All-season deer: If hunting with a bow or muzzleloader, a hunter can use the antlerless portion of the license to take an antlerless deer without applying in the lottery. Firearms hunters must apply for the lottery. Successful applicants may use the antlerless portion of their license to tag the deer. There is a two-deer limit in lottery areas for All-Season Deer License holders.
Multi-Zone buck: May not apply for an either-sex permit in any permit area or special hunt.
Managed Deer Permit Area: These deer permit areas have a two-deer limit, with all permits available over the counter. There is no lottery procedure or application. Hunters who purchase a firearms license for a managed deer permit area will automatically receive an either-sex license.
Regular Firearms: Firearms hunters will be issued an either-sex license at the time of purchase. The license will be valid for a buck anywhere in the zone or a deer of either-sex in the selected permit area.
Hunters will also have the option of purchasing a deer management permit for one-half the cost of the regular license. That permit will be for antlerless deer only and valid only in the selected permit area.
Archery/Muzzleloader: These license holders won't have to declare a permit area and will be able to take a deer of either sex in a managed permit area.
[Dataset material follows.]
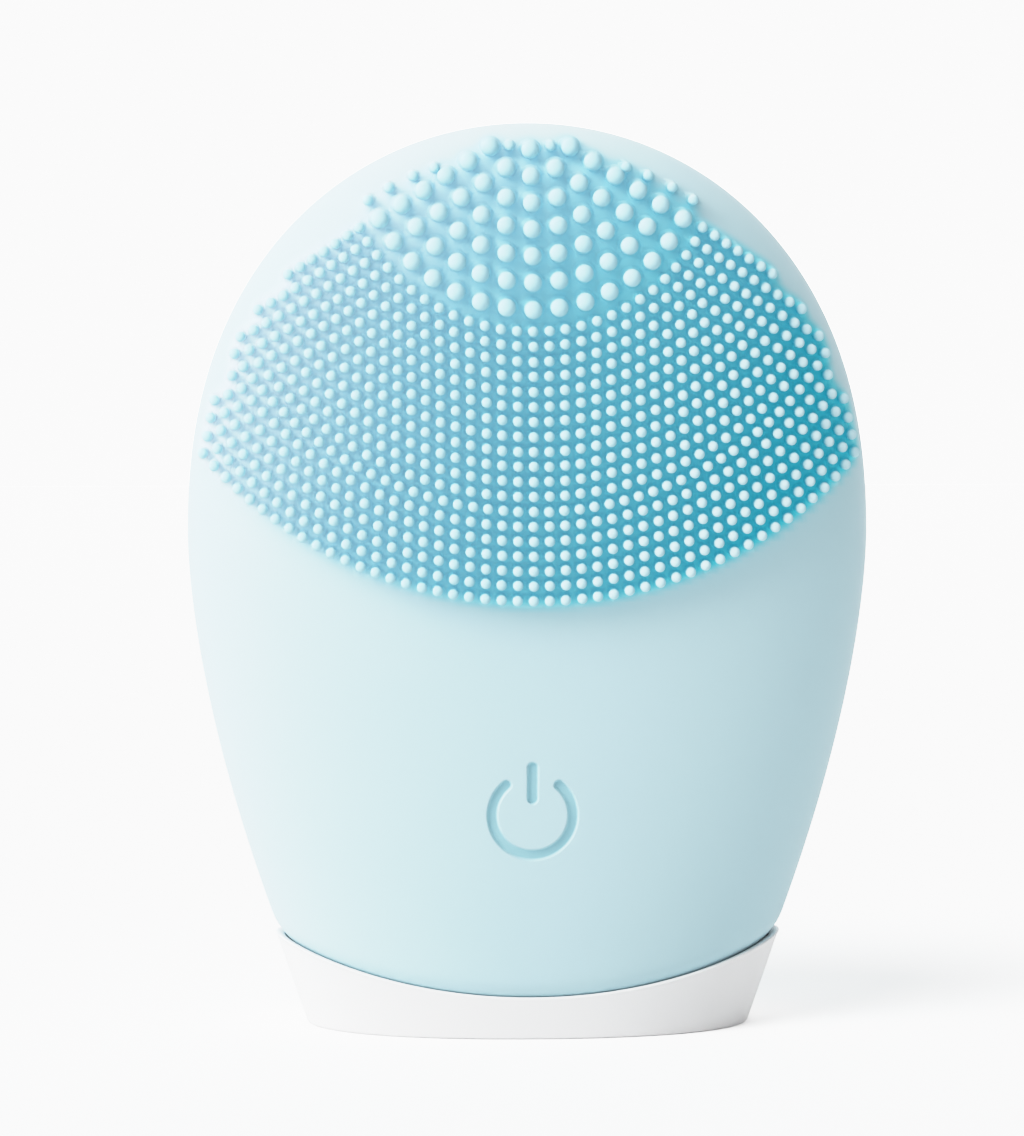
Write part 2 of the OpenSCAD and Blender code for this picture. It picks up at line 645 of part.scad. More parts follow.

Also, archers and muzzleloader hunters can purchase one intensive harvest permit to use in a managed area.
The archery and muzzleloader deer management permits have been discontinued and replaced by the intensive harvest permits. Hunters cannot use more than one intensive harvest permit in managed permit areas during the year.
All-Season Deer: May take one legal buck statewide (except Zone 3B) and use the antlerless portion of the regular license to take an antlerless deer; may also purchase one additional deer management permit for use in the selected permit area.
Multi-Zone Buck: May not purchase deer management permits.
Intensive Deer Permit Area: These permit areas have a five-deer limit, with all permits available over the counter. There is no lottery procedure or application. Permits may be purchased throughout the season.